Hart posted a longer tribute on his social media pages, noting his close bond with Walton.

“Bill was my best friend, the best friend I ever had,” the drummer wrote. “He was an amazing person, singular, irreplaceable, giving, loving. His love for our music was beyond description. He called himself the luckiest man in the world but it was us who were lucky—to know him, to share the adventure with him.”

He continued, “[Bill] was the biggest Deadhead in the world and used our music as the soundtrack to his life. After our shows, he would regularly send messages that said, ‘thank you for my life.’ Over 1000 shows, he just couldn’t get enough.”

Hart also noted that Walton “had an incredible passion for drums,” revealing, “After any meal at his house, we would play.”

He concluded his homage, “There are things you can replace. And others you cannot. Bon voyage, old friend, I love you.”

Bill Kreutzmann’s Tribute to Walton

Kreutzmann wrote the longest homage to Walton, beginning his message by sharing that he had “incredible stories” about Walton that he promised he wouldn’t tell until after Bill had died.

“[I]t’s not nearly that time yet because before we laugh, first we must allow ourselves to cry,” the founding Dead drummer said. “This is a mournful day. This is a period of mourning.”

Kreutzmann then discussed Walton’s positive attitude as a fan of the band.

“Sure, Bill Walton was an NBA legend. But in the Grateful Dead orbit, he was just a fan – and that made him a legend here, too,” he wrote. “In many ways, he was our number one fan… but Bill would’ve taken issue with that ranking because, while he won many awards in his storied basketball career — including MVP — Bill insisted that the Grateful Dead was not a competition — and that all Deadheads were equal.”

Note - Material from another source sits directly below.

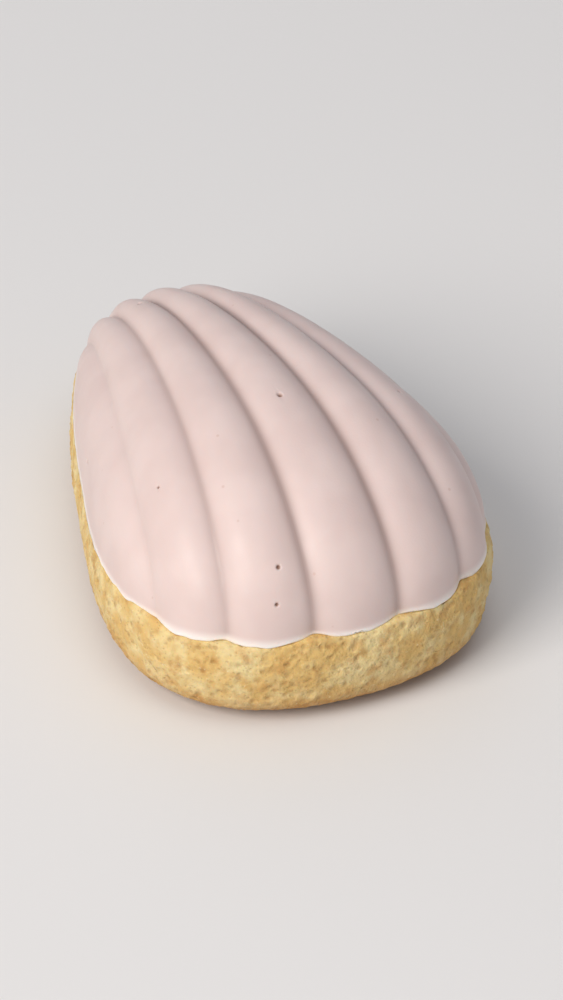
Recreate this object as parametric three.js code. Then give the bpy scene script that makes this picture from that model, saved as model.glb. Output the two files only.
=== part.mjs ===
// One madeleine: a golden sponge cake baked in a fluted shell mould, its ribbed top wrapped in a
// thin coating of tinted white chocolate.
//
// Millimetres. +Z is up and the cake rests on its belly at z = 0. The broad end of the shell points
// along -Y, the narrow end along +Y, and the origin lies under the middle of the cake.

import * as THREE from 'three';

// Driving dimensions.
const LENGTH = 68;
const WIDTH = 45;
const DOME_RISE = 18;
const CAKE_BAND = 12;
const COATING_THICKNESS = 1.4;
const CLEARANCE = 0.3;

// Plan outline: side lines that close in towards the narrow end, rounded off by two end caps. A
// cap's exponent is 2 for an ellipse and more for a blunter end.
const TAPER = 0.45;
const NARROW_CAP_EXPONENT = 3.4;
const BROAD_CAP_EXPONENT = 2.25;

// Dome: where its crest stands along the cake, -1 being the broad end, and how full its slopes to
// either end and its cross section are.
const CREST_AT = -0.22;
const NARROW_SLOPE_EXPONENT = 1.8;
const BROAD_SLOPE_EXPONENT = 2.1;
const CROSS_SECTION_EXPONENT = 2.15;

// Grooves, mirrored to both sides. A place across the dome is 0 on the crest and 1 on the rim.
const GROOVES = [
  { at: 0.12, depth: 1.4 },
  { at: 0.36, depth: 1.25 },
  { at: 0.6, depth: 0.9 },
];
const BAND_ROUNDNESS = 2.2;
const SIDE_BAND_SHOULDER = 0.14;
const INNER_RELIEF = 0.6;

// Share of the grooves' depth lost at either rim, and over what part of the cake it fades.
const NARROW_FADE = { loss: 0.6, reach: 0.32 };
const BROAD_FADE = { loss: 0.35, reach: 0.3 };

// Ribs: how far the outermost of them spread over either end, and how late they bow to the sides.
const NARROW_SPREAD = 0.93;
const BROAD_SPREAD = 0.985;
const SIDE_BOW_EXPONENT = 8;

// Rim of the coating: slow waves along the edge that die out a little way up the dome.
const RIM_WAVES = [
  { turns: 3, height: 0.16, phase: 0.4 },
  { turns: 7, height: 0.13, phase: 2.1 },
  { turns: 16, height: 0.09, phase: 4.4 },
];
const RIM_WAVE_REACH = 3;

// Belly: the rounded lower edge of the sponge, its flat middle and the slight swell of its side.
const EDGE_HEIGHT = 5;
const FLAT_FROM = 0.76;
const EDGE_ROUNDNESS = 1.7;
const SIDE_SWELL = 0.45;
const SIDE_RINGS = 4;

// Mesh density: steps across one band, across a side band and along the cake, and how much closer
// together the rows along the cake lie near both rims, 0 being evenly spaced.
const STEPS_PER_BAND = 6;
const STEPS_PER_SIDE_BAND = 10;
const STEPS_ALONG = 24;
const ROW_CROWDING = 0.75;

const HALF_LENGTH = LENGTH / 2;

/** Other coordinate of a point on the unit superellipse of an exponent. */
function partner(coordinate, exponent) {
  return Math.max(0, 1 - Math.abs(coordinate) ** exponent) ** (1 / exponent);
}

/** Half width of an end cap of unit size, v being -1 at the broad tip and 1 at the narrow one. */
function cap(v) {
  return partner(v, v > 0 ? NARROW_CAP_EXPONENT : BROAD_CAP_EXPONENT);
}

/** Widest value of the tapered outline before it is scaled to the cake's width. */
function widestUnscaled() {
  const samples = 400;
  let widest = 0;
  for (let i = 0; i <= samples; i += 1) {
    const v = -i / samples;
    widest = Math.max(widest, (1 - TAPER * v) * cap(v));
  }
  return widest;
}

const SIDE_SCALE = WIDTH / 2 / widestUnscaled();

/** Half width of the side lines at v, before the caps round them off. */
function sideLine(v) {
  return SIDE_SCALE * (1 - TAPER * v);
}

/** Height of the dome along its crest. */
function crestHeight(v) {
  const towardsNarrow = v > CREST_AT;
  const reach = towardsNarrow ? 1 - CREST_AT : 1 + CREST_AT;
  const exponent = towardsNarrow ? NARROW_SLOPE_EXPONENT : BROAD_SLOPE_EXPONENT;
  return DOME_RISE * partner((v - CREST_AT) / reach, exponent);
}

/** Places across the dome, from -1 to 1, with a mesh line in every groove. */
function placesAcross() {
  const edges = [...GROOVES].reverse().map((groove) => -groove.at);
  edges.push(...GROOVES.map((groove) => groove.at));
  const places = [];
  const addSpan = (from, to, steps) => {
    for (let i = 0; i < steps; i += 1) {
      places.push(from + ((to - from) * i) / steps);
    }
  };
  addSpan(-1, edges[0], STEPS_PER_SIDE_BAND);
  for (let i = 1; i < edges.length; i += 1) {
    addSpan(edges[i - 1], edges[i], STEPS_PER_BAND);
  }
  addSpan(edges[edges.length - 1], 1, STEPS_PER_SIDE_BAND);
  places.push(1);
  return places;
}

/**
 * Point of the smooth dome on the rib line at a place across (-1 to 1) and along (0 at the narrow
 * rim, 1 at the broad rim). The height is taken from the rim.
 */
function domePoint(across, along) {
  const spread = Math.sin((Math.abs(across) * Math.PI) / 2);
  const start = Math.acos(partner(NARROW_SPREAD * spread, NARROW_CAP_EXPONENT));
  const end = Math.PI - Math.acos(partner(BROAD_SPREAD * spread, BROAD_CAP_EXPONENT));
  const eased = along - (ROW_CROWDING * Math.sin(2 * Math.PI * along)) / (2 * Math.PI);
  const v = Math.cos(start + (end - start) * eased);
  const share = (Math.cos(start) - v) / (Math.cos(start) - Math.cos(end));
  const straight = spread * (NARROW_SPREAD + (BROAD_SPREAD - NARROW_SPREAD) * share);
  const bow = spread ** SIDE_BOW_EXPONENT;
  const onRim = along === 0 || along === 1 || spread === 1;
  const x = onRim ? cap(v) : straight + bow * (cap(v) - straight);
  const section = onRim ? 0 : partner(x / cap(v), CROSS_SECTION_EXPONENT);
  return new THREE.Vector3(
    Math.sign(across) * sideLine(v) * x,
    HALF_LENGTH * v,
    crestHeight(v) * section,
  );
}

/** Depth of the fluting at a place across the dome, before it fades along the cake. */
function fluting(across) {
  const place = Math.abs(across);
  const last = GROOVES[GROOVES.length - 1];
  if (place >= last.at) {
    const out = Math.min(1, (place - last.at) / SIDE_BAND_SHOULDER);
    return last.depth * (1 - out) ** BAND_ROUNDNESS;
  }
  const inner = [...GROOVES].reverse().find((groove) => groove.at <= place);
  const outer = GROOVES.find((groove) => groove.at > place);
  const from = inner ? inner.at : -outer.at;
  const fromDepth = inner ? inner.depth : outer.depth;
  const f = (place - from) / (outer.at - from);
  const depth = fromDepth + (outer.depth - fromDepth) * f;
  return depth * Math.abs(2 * f - 1) ** BAND_ROUNDNESS;
}

/** Share of the fluting left at a place along: shallower where the ribs crowd and at both rims. */
function flutingFade(along) {
  const narrow = 1 - THREE.MathUtils.smoothstep(along, 0, NARROW_FADE.reach);
  const broad = THREE.MathUtils.smoothstep(along, 1 - BROAD_FADE.reach, 1);
  return (1 - NARROW_FADE.loss * narrow) * (1 - BROAD_FADE.loss * broad);
}

/** Rise or fall of the rim at a plan position. */
function rimWave(x, y) {
  const angle = Math.atan2(x, -y);
  const addWave = (sum, wave) => sum + wave.height * Math.sin(wave.turns * angle + wave.phase);
  return RIM_WAVES.reduce(addWave, 0);
}

const PLACES_ACROSS = placesAcross();
const COLUMNS = PLACES_ACROSS.length;
const ROWS = STEPS_ALONG + 1;

/** Index of a grid vertex from its column across and its row along. */
function at(column, row) {
  return column * ROWS + row;
}

/** Grid indices around the rim, counter-clockwise seen from above. */
function rimLoop() {
  const loop = [];
  for (let row = 0; row < ROWS - 1; row += 1) loop.push(at(0, row));
  for (let column = 0; column < COLUMNS - 1; column += 1) loop.push(at(column, ROWS - 1));
  for (let row = ROWS - 1; row > 0; row -= 1) loop.push(at(COLUMNS - 1, row));
  for (let column = COLUMNS - 1; column > 0; column -= 1) loop.push(at(column, 0));
  return loop;
}

/** Triangles of the grid, facing up. */
function gridTriangles() {
  const triangles = [];
  for (let column = 0; column < COLUMNS - 1; column += 1) {
    for (let row = 0; row < ROWS - 1; row += 1) {
      const a = at(column, row);
      const b = at(column, row + 1);
      const c = at(column + 1, row + 1);
      const d = at(column + 1, row);
      if ((column < COLUMNS / 2) === (row < ROWS / 2)) {
        triangles.push([a, b, c], [a, c, d]);
      } else {
        triangles.push([a, b, d], [b, c, d]);
      }
    }
  }
  return triangles;
}

const GRID_TRIANGLES = gridTriangles();
const RIM = rimLoop();

/** The smooth dome as grid points with their outward normals, which lie flat on the rim. */
function smoothDome() {
  const points = [];
  const relief = [];
  for (const across of PLACES_ACROSS) {
    for (let row = 0; row < ROWS; row += 1) {
      const along = row / STEPS_ALONG;
      points.push(domePoint(across, along));
      relief.push(fluting(across) * flutingFade(along));
    }
  }
  const normals = points.map(() => new THREE.Vector3());
  for (const [a, b, c] of GRID_TRIANGLES) {
    const edge = new THREE.Vector3().subVectors(points[b], points[a]);
    const face = new THREE.Vector3().subVectors(points[c], points[a]);
    const normal = edge.cross(face);
    for (const i of [a, b, c]) normals[i].add(normal);
  }
  RIM.forEach((index, i) => {
    const before = points[RIM[(i + RIM.length - 1) % RIM.length]];
    const after = points[RIM[(i + 1) % RIM.length]];
    normals[index].set(after.y - before.y, before.x - after.x, 0);
  });
  for (const normal of normals) normal.normalize();
  return { points, normals, relief };
}

const DOME = smoothDome();

/**
 * Fluted copy of the dome, inset along its normals, with a share of the grooves' depth. The rim
 * stands at the top of the cake band plus a lift.
 */
function flutedDome(inset, reliefShare, rimLift) {
  return DOME.points.map((point, i) => {
    const sunk = point.clone().addScaledVector(DOME.normals[i], -inset - reliefShare * DOME.relief[i]);
    const fade = Math.exp(-Math.max(0, point.z) / RIM_WAVE_REACH);
    const lift = rimLift * Math.exp(-Math.max(0, point.z) / COATING_THICKNESS);
    sunk.z += CAKE_BAND + lift + fade * rimWave(point.x, point.y);
    return sunk;
  });
}

/** Underside of the sponge on the same grid: flat in the middle, rounded up to its side. */
function belly() {
  return DOME.points.map((point) => {
    const depth = Math.min(1, Math.max(0, point.z) / DOME_RISE / FLAT_FROM);
    return new THREE.Vector3(point.x, point.y, EDGE_HEIGHT * (1 - depth) ** EDGE_ROUNDNESS);
  });
}

/** Rings of the sponge's side from just under the coating to its rounded lower edge. */
function sideRings() {
  const rings = [];
  for (let k = 0; k < SIDE_RINGS; k += 1) {
    const down = k / SIDE_RINGS;
    rings.push(RIM.map((index) => {
      const point = DOME.points[index];
      const top = CAKE_BAND - CLEARANCE + rimWave(point.x, point.y);
      const ring = point.clone();
      ring.addScaledVector(DOME.normals[index], SIDE_SWELL * Math.sin(Math.PI * down));
      ring.z = top + (EDGE_HEIGHT - top) * down;
      return ring;
    }));
  }
  return rings;
}

/** Collects points and triangles of one closed solid. */
class Solid {
  constructor() {
    this.points = [];
    this.triangles = [];
  }

  /** Adds points and returns the index of the first of them. */
  addPoints(points) {
    const first = this.points.length;
    this.points.push(...points);
    return first;
  }

  /** Adds the grid's triangles over points that start at an index, facing up or down. */
  addGrid(first, facesUp) {
    for (const [a, b, c] of GRID_TRIANGLES) {
      const turned = facesUp ? [a, b, c] : [a, c, b];
      this.triangles.push(turned.map((index) => first + index));
    }
  }

  /** Closes the strip between an upper loop and the loop below or outside it. */
  addStrip(upper, lower) {
    for (let i = 0; i < upper.length; i += 1) {
      const j = (i + 1) % upper.length;
      this.triangles.push([upper[i], lower[i], lower[j]], [upper[i], lower[j], upper[j]]);
    }
  }

  /** Mesh of the solid with a node name and a material. */
  toMesh(name, material) {
    const geometry = new THREE.BufferGeometry();
    const positions = this.points.flatMap((point) => point.toArray());
    geometry.setAttribute('position', new THREE.Float32BufferAttribute(positions, 3));
    geometry.setIndex(this.triangles.flat());
    geometry.computeVertexNormals();
    const mesh = new THREE.Mesh(geometry, material);
    mesh.name = name;
    return mesh;
  }
}

/** Thin fluted shell of chocolate over the top of the cake. */
function coating() {
  const solid = new Solid();
  const outer = solid.addPoints(flutedDome(0, 1, 0));
  const inner = solid.addPoints(flutedDome(COATING_THICKNESS, INNER_RELIEF, 0));
  solid.addGrid(outer, true);
  solid.addGrid(inner, false);
  solid.addStrip(RIM.map((i) => outer + i), RIM.map((i) => inner + i));
  const material = new THREE.MeshStandardMaterial({ color: 0xf0d6cf, roughness: 0.38, metalness: 0 });
  return solid.toMesh('coating', material);
}

/** Sponge under the coating, with its bare band, rounded lower edge and flat belly. */
function sponge() {
  const solid = new Solid();
  const inset = COATING_THICKNESS + CLEARANCE;
  const top = solid.addPoints(flutedDome(inset, INNER_RELIEF, -CLEARANCE));
  const bottom = solid.addPoints(belly());
  solid.addGrid(top, true);
  solid.addGrid(bottom, false);
  let upper = RIM.map((i) => top + i);
  for (const ring of sideRings()) {
    const first = solid.addPoints(ring);
    const lower = ring.map((_, i) => first + i);
    solid.addStrip(upper, lower);
    upper = lower;
  }
  solid.addStrip(upper, RIM.map((i) => bottom + i));
  const material = new THREE.MeshStandardMaterial({ color: 0xd9a75c, roughness: 0.9, metalness: 0 });
  return solid.toMesh('sponge', material);
}

const group = new THREE.Group();
group.add(coating(), sponge());

export default group;
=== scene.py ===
"""Looks of one coated madeleine: a tinted white chocolate shell over a golden baked sponge.

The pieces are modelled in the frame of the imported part, in metres. Sizes in the classes of the
cake are in millimetres, which MM turns into metres.
"""

import logging
import math
from collections.abc import Iterator
from contextlib import contextmanager
from dataclasses import dataclass
from enum import Enum

import bpy
import numpy as np
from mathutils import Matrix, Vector


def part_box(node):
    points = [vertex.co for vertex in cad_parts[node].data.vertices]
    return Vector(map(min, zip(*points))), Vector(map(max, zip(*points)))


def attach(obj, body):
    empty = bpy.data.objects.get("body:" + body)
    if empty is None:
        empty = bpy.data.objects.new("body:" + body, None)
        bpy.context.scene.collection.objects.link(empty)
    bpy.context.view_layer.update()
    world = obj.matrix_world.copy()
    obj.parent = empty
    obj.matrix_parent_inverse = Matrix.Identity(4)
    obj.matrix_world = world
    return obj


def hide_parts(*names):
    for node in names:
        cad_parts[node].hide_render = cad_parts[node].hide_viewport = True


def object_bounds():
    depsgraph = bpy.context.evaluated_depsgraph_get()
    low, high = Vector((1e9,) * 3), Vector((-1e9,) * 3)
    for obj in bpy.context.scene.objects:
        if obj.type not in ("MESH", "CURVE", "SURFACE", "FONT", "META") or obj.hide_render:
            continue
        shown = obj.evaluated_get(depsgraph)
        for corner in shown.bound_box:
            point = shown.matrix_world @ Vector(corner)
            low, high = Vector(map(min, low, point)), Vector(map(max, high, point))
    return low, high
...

Kreutzmann continued, “Bill was a genuine fan that became a genuine friend and someone I always looked up to. But his towering presence was more than just literal. Whenever I play, there will now always be a hole where a seat should be, about ten rows back, center, where Bill used to stand, eyes closed, arms raised, while he felt the music running through him.”

He also fondly recalled Walton’s laugh, “that broadcasted joy,” and “his easygoing smile that beamed sunshine across any space he ever entered.”

Kreutzmann added that Walton was “irreplaceable,” and that he was “heartbroken” over his death. He concluded his tribute by saying, “When somebody means that much to you, when their friendship is that important – that’s called love. I loved Bill Walton.”

Other Music Stars Also Paid Tribute to Walton

John Fogerty and Public Enemy’s Chuck D also shared tributes to Walton on their socials.

The ex-Creedence Clearwater Revival frontman posted a photo of him and Walton together, along with a message from him and his wife, Julie.

“So sad that our friend Bill Walton has passed away,” the note reads. “He was truly a very special and joyful person and his megawatt smile made everyone smile! His enthusiasm for life and all things rock and roll was unstoppable and we miss you Bill! Our love and prayers to Lori and family.”

Chuck D shared that Walton was one of his “favorite sportscaster color analysts.”

“His vernacular crept into my friends and our daily lexicon when we peeped something foul,” the rapper explained. “Like… ‘[it’s] a shame [no one] in his vicinity read him the ruuuuuule of getting along, it’s deppppppressingly deplorrrrrrrable in fact it’s simply unacceptabbbbble’ Lol RIP Bill Walton.”